The Brits are back, their bad habits intact. For Hogarth, they spill out over the streets and taverns of London, each with an improper serving of proper English beer. And those are the ones not drunk out of their mind on gin. Not to worry, though, for the Met has restored the nation's dignity. Its renewed British galleries map the growth of empire through objects of privilege, beauty, and wealth. It also restores to the aristocracy its self-image and a proper cup of tea.

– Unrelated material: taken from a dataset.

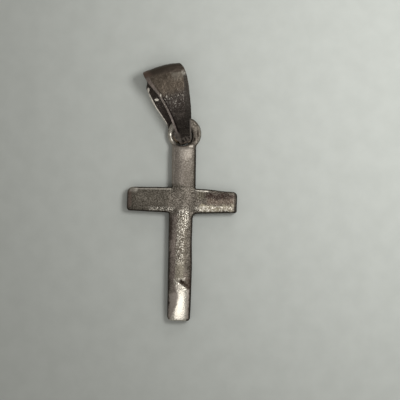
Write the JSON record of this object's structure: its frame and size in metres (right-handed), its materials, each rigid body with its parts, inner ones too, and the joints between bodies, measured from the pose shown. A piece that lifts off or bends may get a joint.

The Met's British galleries return after a long renovation of a sleepy corner of the museum that, I must admit, I struggle to remember. And they differ strikingly from its last major expansion, the American wing, with the latter's upscale space and democratic aspirations. Forget anything like George Washington Crossing the Delaware or the Hudson River School. This is the royalty that America rebelled against. Yet it is also dazzling in its sheer pace of progress, the progress that led straight to the American Revolution and, until the Civil War and the Emancipation Proclamation, a cry for racial justice and an end to slavery that left America behind. So is it a about art or privilege?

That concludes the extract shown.